Fallacies, as you might recall from a logic course, are incorrect arguments in logic that result in unsound conclusions. An example of a fallacy would be to conclude, based on the knowledge that girls wear dresses that all persons wearing dresses are girls. While it is true that girls wear dresses, it is not necessarily true that all persons wearing dresses are girls. Generalizations are fallacies. A person who struggles with depression and anxiety often learns in treatment to recognize patterns of over generalizing, jumping to hasty conclusions or false conclusions without considering all of the facts. A common fallacy in the political arena and in unhealthy relationships is the ad hominem, which is attacking the arguer instead of the argument.

Heuristics

Heuristics are simple rules to live by or to be used for making decisions. They become hard wired in our brains as a result of evolution. Heuristics can be a rule of thumb, procedural guidelines or methods used to accomplish a goal. Cognitive heuristics happen without awareness when we are trying to solve a complex problem by solving a simpler problem. A person might be observed to be answering a different question than he was asked without being aware that he had made a mental substitution that was easier to answer. A model airplane is a heuristic model of an actual airplane. It is not identical to an airplane, but can be used to better understand airplanes.

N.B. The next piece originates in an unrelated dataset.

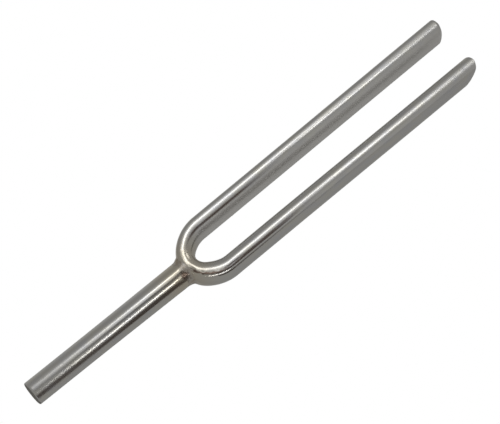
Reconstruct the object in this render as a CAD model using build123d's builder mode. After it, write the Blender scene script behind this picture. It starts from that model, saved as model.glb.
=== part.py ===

In corporate environments, professionals are often employed to develop algorithms that can be used to essentially replace the professional’s judgment with a technician who can follow the algorithm at a lower wage or salary – at least until circumstances change or an unanticipated event occurs. In politics, most people don’t exert a lot of effort to fully understand public and political concepts, but look to the media to simplify the concepts so that a person might seem to be more informed than he is. Using simplifying shortcuts, complex military and intelligence activity becomes a “war on terror” and any form of government assistance becomes “socialism.”

Launch Trailer

You are Not so Smart

David McRaney’s blog was the beginning of a recently released book identified by The Atlantic magazine as one of the best psychology books of 2011. His book, You Are Not So Smart, lets us all know in a very fun-loving way that we are not as smart, logical and rational as we like to believe. We are all delusional and deceived, and reality is very often much different from the way we perceive it. We are, as he says in his blog, unaware of how unaware we are.

The launch trailer for his book illustrates the concepts in Chapter 5 on the Texas Sharpshooter Fallacy. It identifies the misconception that we “take randomness into account when [we] are determining cause and effect.” He identifies the reality or truth of the matter is that we “tend to ignore random chance when the results seem meaningful or when [we] want a random event to have a meaningful cause.” Chapter 5 walks us from misconception to truth, from delusion to sanity, all for naught possibly as our minds seem set to deceive us.

In the book trailer we learn that we have too many facebook friends if we have more that 150, that most of our memory is fiction, and 46 other ways we deceive ourselves. The book begins with an introduction that shows clearly that we all share a false belief that we are logical, rational and intelligent beings. We learn the truth that we all are deluded – and that’s ok.